Jack Monroe. Twitter: @MsJackMonroe


  1. seeds – re plant them next year (personally I’d have dried them with the skins as well for more heat)
    tops – in oil – with a few seeds

    next time you do it – in the oven on the lowest setting – 50 degrees for 3 gours – youll get a better flavour and wont run the risk of ‘cooking’ them … works with tomato’s brilliantly as well…

  2. Well done for drying your abundant crop of chillies. Will have to pass on your info to our son-in-law as his chilli plants are in flower so hope he does as well as you.

    • I was going to suggest this, you can chop up the next batch and freeze them in an ice cube tray with a tiny bit of water. Then pop out the ice cubes and put them in a bag, ready to freeze the next lot!

  3. hi Jack,
    I have dried a few just in a dish by the stove (on back ledge of stove). did well.

    also, saw some with stems on, and braided together (like one of those long onion or garlic braids), and hung in kitchen. dried well and looked nice.

  4. Jack, do you manage to keep your plant alive from year to year? I’ve just bought one and would love it to be as frugal as yours.

  5. I would definitely welcome some general advice on growing your own herbs (and chillies) indoors – for complete idiots who have never grown anything before, please 🙂 Any sites I could go to for beginner’s guides? TIA

  6. Hello, Jack!

    Hope everything is OK for you and bookwriting progressing well? 🙂

    About the chillies: here (South of France), we thread them on a string like a necklace and hang them to dry,

    Like this:

    We place them either outside in the wind and sun, or in a dry place inside, until the are bone dry (2 or 3 weeks).

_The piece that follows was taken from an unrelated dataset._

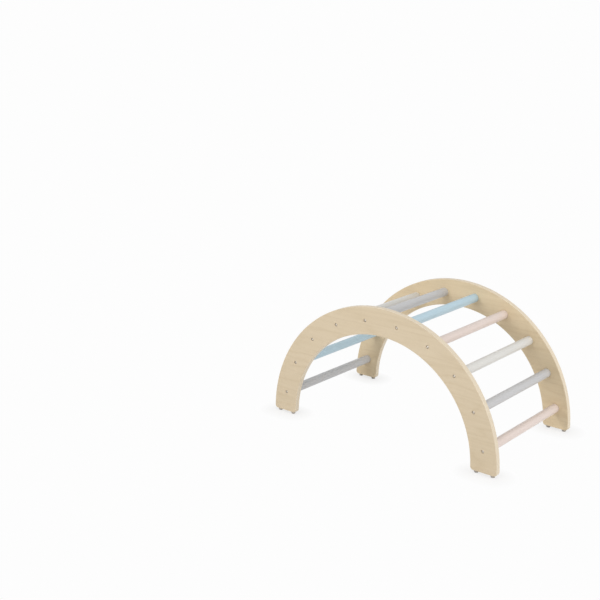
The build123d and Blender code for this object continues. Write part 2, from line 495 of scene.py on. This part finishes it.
slots = {part["node"]: part["material_slot"] for part in frame["record"]["subparts"]}
chance = np.random.default_rng(7)
for name, centre in zip(rung_names, rung_centres):
    slot = slots[name]
    points = stand(dowel_points, centre, (0, 1, 0))
    rung = make_piece(f"painted_{name}", points, dowel_faces, PAINTS[slot], slot, name)
    angle = chance.uniform(0, 2 * np.pi)
    cosine, sine = np.cos(angle), np.sin(angle)
    spin = np.array([[cosine, -sine, 0], [sine, cosine, 0], [0, 0, 1]])
    log_place = dowel_points @ spin + chance.uniform(0.05, 0.6, 3)
    timber = rung.data.attributes.new("timber", "FLOAT_VECTOR", "POINT")
    timber.data.foreach_set("vector", log_place.astype(np.float32).ravel())
print(f"{len(rung_names)} rungs of {len(dowel_points)} points each")

# %% [markdown]
# ## Rubber pads
#
# Each leg stands on two small pads of grey rubber, which keep it off the floor and stop it
# sliding. A pad is moulded: a short upright collar under the wood, a sloping side, a rounded
# rim where it meets the floor, and a hole with a ledge for its screw.
#
# The CAD pad has the right sizes. The turned one adds what the mould leaves, a soft bulge and
# a fine seam at the collar, which the light picks out at this size.

# %% The rubber
def rubber_finish():
    """Matt grey rubber: a fine moulded stipple, with dust in it towards the floor."""
    material, tree, shader = new_finish("grey_rubber", Specular_IOR_Level=0.35)
    coordinates = tree.nodes.new("ShaderNodeTexCoord")
    place = coordinates.outputs["Object"]
    _, _, up = parts_of(tree, place)
    stipple = cloud(tree, place, (0.35 * MM, 0.35 * MM, 0.35 * MM), detail=2.0)
    patches = cloud(tree, place, (4 * MM, 4 * MM, 3 * MM), detail=3.0)
    low = remap(tree, up, 0.0, 3 * MM, 0.5, 0.0)
    dust = maths(tree, "MULTIPLY", maths(tree, "ADD", low, 0.25), patches)
    grey = blend(tree, dust, seen(172, 165, 158), seen(202, 195, 186))
    tree.links.new(grey, shader.inputs["Base Color"])
    tree.links.new(remap(tree, patches, 0.3, 0.7, 0.62, 0.82), shader.inputs["Roughness"])
    raise_surface(tree, shader, stipple, 0.06 * MM)
    return material


rubber = rubber_finish()

# %% Mould the eight pads
ledge, floor_hole, shank_hole = 4.0, 3.5, 2.0  # the hole for the screw, in millimetres
pad_names = sorted(name for name in frame["nodes"] if name.startswith(("foot_front_", "foot_back_")))
pad_low, pad_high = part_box(pad_names[0])
pad_r, pad_h = (pad_high.x - pad_low.x) / 2 / MM, pad_high.z / MM
pad = [
    (shank_hole, ledge),
    (floor_hole, ledge),
    (floor_hole, 0.0),
    (pad_r - 1.55, 0.0),
    (pad_r - 0.35, 4.7),
    (pad_r, 5.2),
    (pad_r, 6.9),
    (pad_r - 0.25, 7.1),
    (pad_r - 0.25, pad_h),
    (shank_hole, pad_h),
]
pad_cuts = [0.2, 0.2, 0.4, 1.4, 0.9, 0.4, 0.12, 0.12, 0.3, 0.2]
pad_profile = rounded(pad[-1:] + pad + pad[:1], pad_cuts)[1:-1]


def turned_ring(profile, steps):
    """The same surface P(i, a) for a closed profile that keeps clear of the axis."""
    angle = np.arange(steps) * 2 * np.pi / steps
    radius, height = profile[:, :1], np.broadcast_to(profile[:, 1:], (len(profile), steps))
    grid = np.stack([radius * np.cos(angle), radius * np.sin(angle), height], axis=-1)
    here = np.arange(len(profile) * steps).reshape(-1, steps)
    beside, after = np.roll(here, -1, axis=1), np.roll(here, -1, axis=0)
    faces = np.stack([here, beside, np.roll(beside, -1, axis=0), after], axis=-1)
    return grid.reshape(-1, 3), faces.reshape(-1, 4).tolist()


pad_points, pad_faces = turned_ring(pad_profile, 64)
for name in pad_names:
    low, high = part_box(name)
    centre = ((low.x + high.x) / 2, (low.y + high.y) / 2, 0.0)
    points = stand(pad_points, centre, (0, 0, 1))
    make_piece(f"rubber_{name}", points, pad_faces, rubber, "foot_rubber", name)
print(f"{len(pad_names)} pads, {pad_h:.1f} mm high and {2 * pad_r:.1f} mm across")

# %% [markdown]
# ## Screws and inserts
#
# A steel screw with a low, domed head sits in a stepped hole at each end of every rung, a
# millimetre below the face of the panel. It holds in a brass insert inside the rung. On the
# arch only the dome and its six-sided socket are seen, in the shade of the hole.
#
# The six-sided socket is part of the same turned surface. Where the profile goes down into it,
# the radius is multiplied by the outline of a hexagon, so it is no longer round.

# %% The metals
def metal(name, colour, worn, roughness):
    """Bare metal with fine scratches and a faint cloud of handling marks."""
    material, tree, shader = new_finish(name, Metallic=1.0)
    coordinates = tree.nodes.new("ShaderNodeTexCoord")
    place = coordinates.outputs["Object"]
    marks = cloud(tree, place, (3 * MM, 3 * MM, 3 * MM), detail=3.0)
    scratches = cloud(tree, place, (2.5 * MM, 0.12 * MM, 0.12 * MM), detail=2.0, swirl=0.3)
    handled = remap(tree, marks, 0.35, 0.7, 0.0, 1.0)
    tree.links.new(blend(tree, handled, colour, worn), shader.inputs["Base Color"])
    rough = maths(tree, "MULTIPLY_ADD", scratches, 0.2, roughness - 0.1)
    tree.links.new(rough, shader.inputs["Roughness"])
    raise_surface(tree, shader, scratches, 0.006 * MM)
    return material


steel = metal("plated_steel", seen(214, 207, 196), seen(192, 184, 172), 0.42)
brass = metal("brass", seen(201, 170, 108), seen(170, 140, 86), 0.34)
for name, material in (
    ("foot_screws_front", steel),
    ("foot_screws_back", steel),
    ("rung_inserts_front", brass),
    ("rung_inserts_back", brass),
):
    for material_slot in frame["nodes"][name].material_slots:
        material_slot.material = material

# %% Turn the twenty rung screws
shank_r, head_r, key_r = 3.0, 5.0, 2.0 / np.cos(np.pi / 6)
seat, brim, dome_top, key_floor = -5.0, -3.1, -1.0, -3.2  # from the panel's face, in millimetres
tip = (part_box("rung_screws_back")[0].y - outer_face) / MM
point_cut = 0.8
screw = [
    (0.0, tip),
    (shank_r - point_cut, tip),
    (shank_r, tip + point_cut),
    (shank_r, seat),
    (head_r, seat),
    (head_r, brim),
    (4.1, -1.35),
    (2.9, dome_top),
    (key_r, -1.15),
    (key_r, key_floor),
    (0.0, key_floor - 0.3),
]
screw_profile = rounded(screw, [0.3, 0.3, 0.2, 0.25, 0.7, 0.8, 0.3, 0.1, 0.15])
socket = np.abs(screw_profile[1:-1, :1] - key_r * MM) < 0.01 * MM
socket = socket & (screw_profile[1:-1, 1:] > seat * MM)
angle = np.arange(96) * 2 * np.pi / 96
hexagon = np.cos(np.pi / 6) / np.cos(angle % (np.pi / 3) - np.pi / 6)
screw_points, screw_faces = turned(screw_profile, 96, np.where(socket, hexagon, 1.0))

faces = []
for k in range(len(rung_centres)):
    faces += [[corner + k * len(screw_points) for corner in face] for face in screw_faces]
for side, side_name in ((-1, "front"), (1, "back")):
    places = [(c[0], side * outer_face, c[2]) for c in rung_centres]
    points = np.vstack([stand(screw_points, place, (0, side, 0)) for place in places])
    stands_for = f"rung_screws_{side_name}"
    make_piece(f"domed_screws_{side_name}", points, faces, steel, "screw_steel", stands_for)
print("screws of", len(screw_points), "points each")

# %% [markdown]
# ## Floor and background
#
# The arch stands in a white studio. The floor could simply be lit until it is white, but that
# much light would wash out the pale wood. Instead the floor and the world beyond it answer the
# camera's own rays with plain white, and every other ray with an ordinary pale surface. Near
# the legs a share of the real floor shows through, which keeps the soft shadow under them; that
# floor is a little darker than the white even where it is lit, so it also paints a faint grey
# shade round each leg.

# %% A floor that is white to the camera, keeps the shadow and paints a faint shade round the legs
def plain_to_camera(tree):
    """1 for the rays that look at a background, from the camera or by way of metal or glass."""
    rays = tree.nodes.new("ShaderNodeLightPath")
    either = maths(tree, "MAXIMUM", rays.outputs["Is Camera Ray"], rays.outputs["Is Glossy Ray"])
    return maths(tree, "MAXIMUM", either, rays.outputs["Is Transmission Ray"])


paper_white = (0.983, 0.983, 0.983, 1.0)
floor_half = 8.0
corners = [(floor_half * i, floor_half * j, 0) for i, j in ((-1, -1), (1, -1), (1, 1), (-1, 1))]
floor_mesh = bpy.data.meshes.new("floor")
floor_mesh.from_pydata(corners, [], [(0, 1, 2, 3)])
floor = bpy.data.objects.new("floor", floor_mesh)
bpy.context.scene.collection.objects.link(floor)

paper, tree, shader = new_finish("studio_floor", Roughness=0.9, Specular_IOR_Level=0.1)
shader.inputs["Base Color"].default_value = seen(240, 240, 240)
coordinates = tree.nodes.new("ShaderNodeTexCoord")
x, y, _ = parts_of(tree, coordinates.outputs["Object"])
leg_x, leg_y = arc_radius, (inner_face + outer_face) / 2
off_x = maths(tree, "SUBTRACT", maths(tree, "ABSOLUTE", x), leg_x)
off_y = maths(tree, "SUBTRACT", maths(tree, "ABSOLUTE", y), leg_y)
leg_half_width = 0.03
off_x = maths(tree, "SUBTRACT", maths(tree, "ABSOLUTE", off_x), leg_half_width)
off_x = maths(tree, "MAXIMUM", off_x, 0.0)
from_leg = distance(tree, off_x, off_y)
shade_start, shade_end, least_white = 0.005, 0.08, 0.72
# painted shade: less white near the legs, so a faint grey shows round them even where the floor is
# lit
white_share_painted_shade = remap(tree, from_leg, shade_start, shade_end, least_white, 1.0)
glow = tree.nodes.new("ShaderNodeEmission")
glow.inputs["Color"].default_value = paper_white
floor_mix = tree.nodes.new("ShaderNodeMixShader")
tree.links.new(maths(tree, "MULTIPLY", plain_to_camera(tree), white_share_painted_shade), floor_mix.inputs[0])
tree.links.new(shader.outputs[0], floor_mix.inputs[1])
tree.links.new(glow.outputs[0], floor_mix.inputs[2])
tree.links.new(floor_mix.outputs[0], tree.nodes["Material Output"].inputs["Surface"])
floor_mesh.materials.append(paper)

# %% [markdown]
# ## Light
#
# The picture has the even light of a product photograph. A pale sky all round does about half
# of the work, as white walls would. A small lamp in front, nearly level and a little to the
# left, lights the faces of the panels and draws the faint shadows beside the rung ends. A broad
# lamp on the right brightens the outer edges of the panels, and a broad one above the top.
#
# A lamp's power could be found by trial. It is worked out from its distance instead: a square
# lamp of power p at distance d gives a surface that faces it the brightness p / (pi pi d d) of
# what its colour says, so the share of plain light that each lamp gives can be written down.

# %% The sky and three soft lamps
world = bpy.data.worlds.new("studio")
bpy.context.scene.world = world
world.use_nodes = True
tree = world.node_tree
sky = tree.nodes["Background"]
sky.inputs["Color"].default_value = (1.0, 1.0, 1.0, 1.0)
sky.inputs["Strength"].default_value = 0.50
backdrop = tree.nodes.new("ShaderNodeBackground")
backdrop.inputs["Color"].default_value = paper_white
backdrop.inputs["Strength"].default_value = 1.0
sky_mix = tree.nodes.new("ShaderNodeMixShader")
tree.links.new(plain_to_camera(tree), sky_mix.inputs[0])
tree.links.new(sky.outputs[0], sky_mix.inputs[1])
tree.links.new(backdrop.outputs[0], sky_mix.inputs[2])
tree.links.new(sky_mix.outputs[0], tree.nodes["World Output"].inputs["Surface"])


def soft_lamp(name, direction, far, width, share):
    """A square lamp that looks at the arch and gives a share of plain light there."""
    data = bpy.data.lights.new(name, "AREA")
    data.size = width
    data.energy = share * np.pi**2 * far**2
    lamp = bpy.data.objects.new(name, data)
    towards = Vector(direction).normalized()
    lamp.location = Vector((0.0, 0.0, 0.25)) + towards * far
    lamp.rotation_euler = towards.to_track_quat("Z", "Y").to_euler()
    bpy.context.scene.collection.objects.link(lamp)
    print(f"{name}: {data.energy:.0f} W")


soft_lamp("lamp_front", (-0.15, -1.0, 0.24), 3.2, 0.6, 0.28)
soft_lamp("lamp_right", (1.0, 0.10, 0.36), 3.6, 2.4, 0.34)
soft_lamp("lamp_above", (0.0, -0.4, 1.0), 3.2, 2.4, 0.19)

# %% [markdown]
# ## Camera
#
# The camera stands where the photograph was taken from. It could be moved by eye until the
# pictures agree. It was solved instead: the places of the ten screws, the eight pads and the
# outlines of both panels in the picture leave one camera that sees them all where they are.
# It looks down by about 16 degrees, from 40 degrees to the right of the front, and is tilted by
# less than half a degree. The arch lies low on the right of its square frame, which is why the
# camera aims beside the arch.

# %% Place the camera
PICTURE = 600
azimuth, elevation, roll = np.radians(39.858), np.radians(15.534), np.radians(0.438)
focal_pixels = 1034.70
away, aside, above = 3.78739, -0.43876, 0.43588

level, rise = np.cos(elevation), np.sin(elevation)
back = Vector((np.sin(azimuth) * level, -np.cos(azimuth) * level, rise))
right = Vector((np.cos(azimuth), np.sin(azimuth), 0.0))
up = back.cross(right)

camera_data = bpy.data.cameras.new("camera")
camera_data.sensor_fit = "HORIZONTAL"
camera_data.lens = focal_pixels / PICTURE * camera_data.sensor_width
camera = bpy.data.objects.new("camera", camera_data)
camera.location = back * away + right * aside + up * above
tilted_right = right * np.cos(roll) + up * np.sin(roll)
camera.rotation_euler = Matrix((tilted_right, back.cross(tilted_right), back)).transposed().to_euler()
bpy.context.scene.collection.objects.link(camera)
bpy.context.scene.camera = camera
bpy.context.scene.view_settings.view_transform = "Standard"
print(f"lens {camera_data.lens:.1f} mm, camera {camera.location.length:.2f} m away")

    Then we grind them (seeds and all, but not green stem) in the blender.

  7. Hi Jack – Can’t believe your chillis are Ready to pick so soon, ours are still green! Last year we opened ours out & de-seeded them then dried them on the grill til they were brittle & crushed them up to go into jars like you did. I also froze a load, but you need to chop them up whilst they’re still a little bit frozen otherwise they’re a bit too soggy.
    Eventually I realised we’d never use all the chillis we had in the freezer, so I got them out & dried them too. We got two small jars full, and we’re still using them almost 12 months on – they’ve got a lot more kick then shop-bought chilli powder, so you don’t need as much. Bargain.

  8. Next time, just dry them along with the pods. Will make it spicier, but that’s the point of chilies, right?

  9. Just found your blog today……very heart wrenching and inspiring. Wish you all the best….. Re the hot peppers…….in Hawaii here we tend to just pick the peppers and put a lot of them in a bottle of vinegar….can add a clove of garlic too for taste. Then when you need to spice up your stew or plate of food you just add some of the liquid or a chopped chili if you really like it hot. aloha

  10. Use the seeds and stems for pickled onions! It’s a tradition in our house to have them at Christmas but they have to be made early enough so they can get flavourful

  11. love hearing all your comments about what you do with chillies. I make spanish ristras (like the French person) and them either grind them up as powder/flakes or use the whole one chopped up in spicy curries etc. Yummm. love my chilliies. Great page and thanks Jack!